Tuesday, August 21, 2012

The August D3C and After


Welcome to the third season and second year of Dialogue with Three Chords. 


I've thought a lot about what this year will be like, and the best analogy I can make is, the scripts in 2011-2012 were like: 


and this year, they will be more like: 


the same song but different takes, different arrangements, and different intentions. A move from the dark and devastated, to the dark and redemptive. We will experiment more, and we will play, and we will do our best to move you, but we will try and break hearts as we do it. 

We built something last year that we were proud of, and we were humbled that you came to see it, and this year, we want to sing and shout and make some profoundly sad and joyful noise. 

We're going to dance until we can barely hold ourselves together. We will be wilder and more devastating, and we hope to see you there.

First up is "When I Dream, I See Strange Men" and "The Baddest Man You Ever Wrought". 

"Baddest Man" is a play about booze, guns, and gender politics set in McDonough Georgia, and it tells the story of a night filled with bad decisions and the morning-after fall-out.

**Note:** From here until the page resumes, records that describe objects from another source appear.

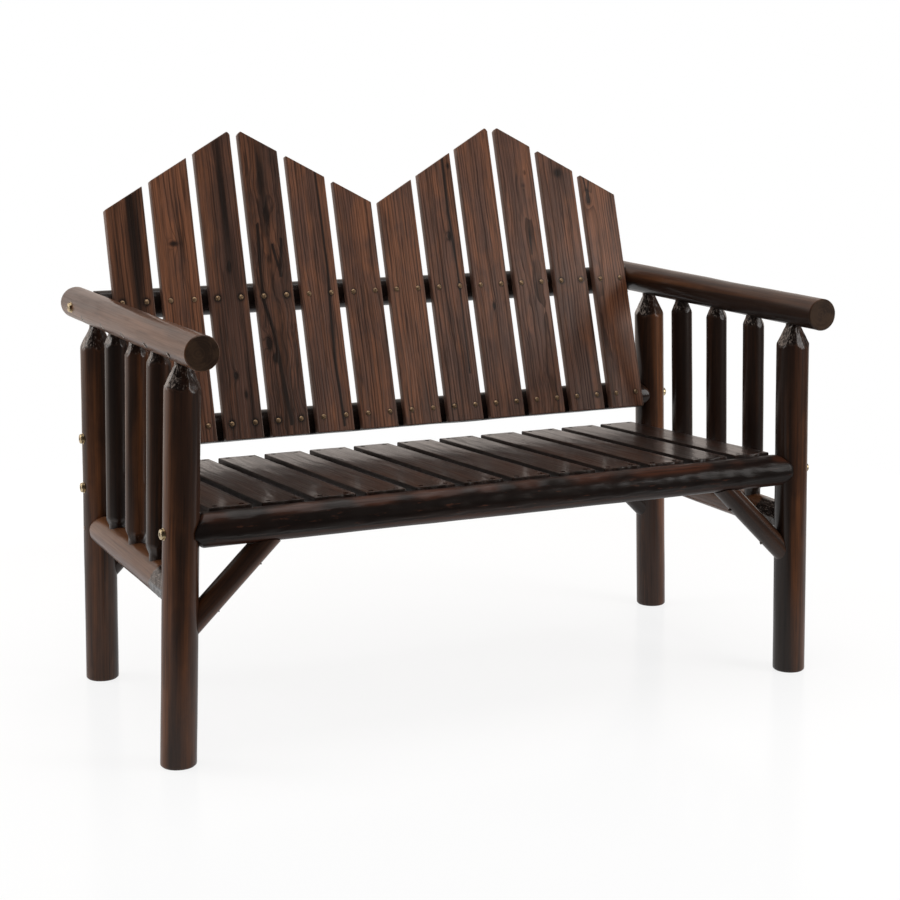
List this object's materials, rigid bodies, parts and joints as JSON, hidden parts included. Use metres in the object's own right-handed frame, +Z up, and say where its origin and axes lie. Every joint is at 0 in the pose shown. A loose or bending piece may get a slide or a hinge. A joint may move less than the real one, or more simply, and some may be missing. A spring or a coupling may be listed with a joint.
{
  "type": "garden bench",
  "caption": "Rustic log bench for two: round log frame with armrests, slatted seat and a leaning slatted back with a twin-peaked top.",
  "frame": {"origin": "on the floor, under the middle of the bench", "axes": "+X along the seat, to the viewer's right from the front; -Y towards the front, where the sitter faces; +Z up"},
  "size_m": [1.2688, 0.74, 1.003],
  "materials": {
    "logs": "dark charred brown under a satin varnish",
    "back_boards": "red-brown charred boards with open grain, satin varnish",
    "seat_boards": "near-black brown, glossy varnish",
    "brass_fasteners": "brass-plated, slightly dulled",
    "nut_steel": "zinc-plated, unpolished",
    "dark_screws": "dark bronzed"
  },
  "bodies": {
    "root": {"armrest_bolts": "brass_fasteners", "armrest_screws": "dark_screws", "back_slat_01": "back_boards", "back_slat_02": "back_boards", "back_slat_03": "back_boards", "back_slat_04": "back_boards", "back_slat_05": "back_boards", "back_slat_06": "back_boards", "back_slat_07": "back_boards", "back_slat_08": "back_boards", "back_slat_09": "back_boards", "back_slat_10": "back_boards", "back_slat_11": "back_boards", "back_slat_12": "back_boards", "barrel_nuts": "nut_steel", "bolt_washers": "brass_fasteners", "brace_screws": "dark_screws", "front_left_brace": "logs", "front_left_leg": "logs", "front_right_brace": "logs", "front_right_leg": "logs", "front_seat_rail": "logs", "front_seat_rail_bolts": "brass_fasteners", "front_seat_slat_screws": "dark_screws", "left_armrest": "logs", "left_front_spindle": "logs", "left_middle_spindle": "logs", "left_rear_spindle": "logs", "left_side_rail": "logs", "lower_back_rail": "logs", "lower_back_rail_bolts": "brass_fasteners", "lower_back_slat_screws": "brass_fasteners", "rear_left_brace": "logs", "rear_left_leg": "logs", "rear_right_brace": "logs", "rear_right_leg": "logs", "rear_seat_rail": "logs", "rear_seat_rail_bolts": "brass_fasteners", "rear_seat_slat_screws": "dark_screws", "right_armrest": "logs", "right_front_spindle": "logs", "right_middle_spindle": "logs", "right_rear_spindle": "logs", "right_side_rail": "logs", "seat_slat_01": "seat_boards", "seat_slat_02": "seat_boards", "seat_slat_03": "seat_boards", "seat_slat_04": "seat_boards", "seat_slat_05": "seat_boards", "seat_slat_06": "seat_boards", "seat_slat_07": "seat_boards", "seat_slat_08": "seat_boards", "seat_slat_09": "seat_boards", "seat_slat_10": "seat_boards", "seat_slat_11": "seat_boards", "seat_slat_12": "seat_boards", "side_rail_screws": "dark_screws", "upper_back_rail": "logs", "upper_back_slat_screws": "brass_fasteners"}
  },
  "joints": []
}
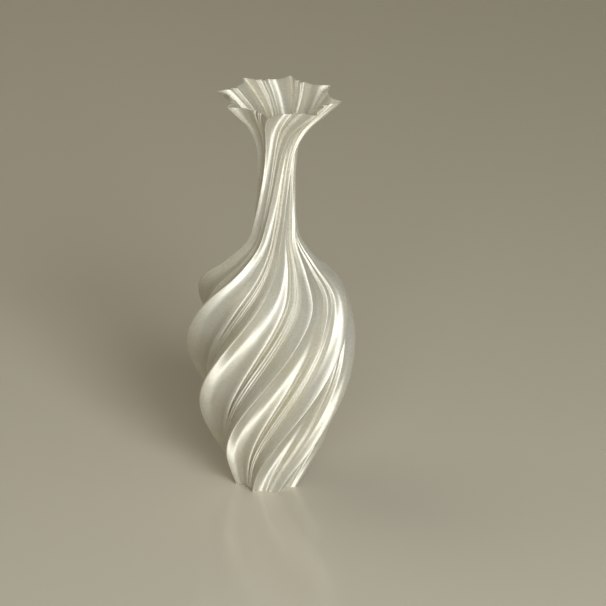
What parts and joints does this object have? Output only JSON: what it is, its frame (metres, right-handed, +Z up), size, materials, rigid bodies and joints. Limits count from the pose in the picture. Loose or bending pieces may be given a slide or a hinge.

The curtain-raiser, “When I Dream, I See Strange Men”, is the first in a series of monologues that will open each of this season’s D3C events. Told from the perspective of people who believe they’ve had alien encounters, the “When I Dream” series is a heartbreaking look at men and women who doggedly believe the impossible and what that does to their day-to-day lives.


These plays feature:
John Harlacher as Bobby
Kendra Leigh Landon as Tricia
Sean Meehan as Dwight
Jennifer Skura as Kayleen 


Jason Jacoby as JJ

..and, as always, were directed by Michael LoPorto, written by Stephen Gracia, and produced by Edie Nugent, and if that Bonnie "Prince" Billy penned song is the soundtrack for the night, our charcaters are more concerned with these lyrics:

       "Well, you know I have a love, a love for everyone I know.
          And you know I have a drive to live, I won't let go..."

Than these:

      "But can you see this opposition comes rising up sometimes?
       That it's dreadful imposition, comes blacking in my mind..."

This season, everyone can see a darkness, but it's how they face it, and who they allow to save them that matters most.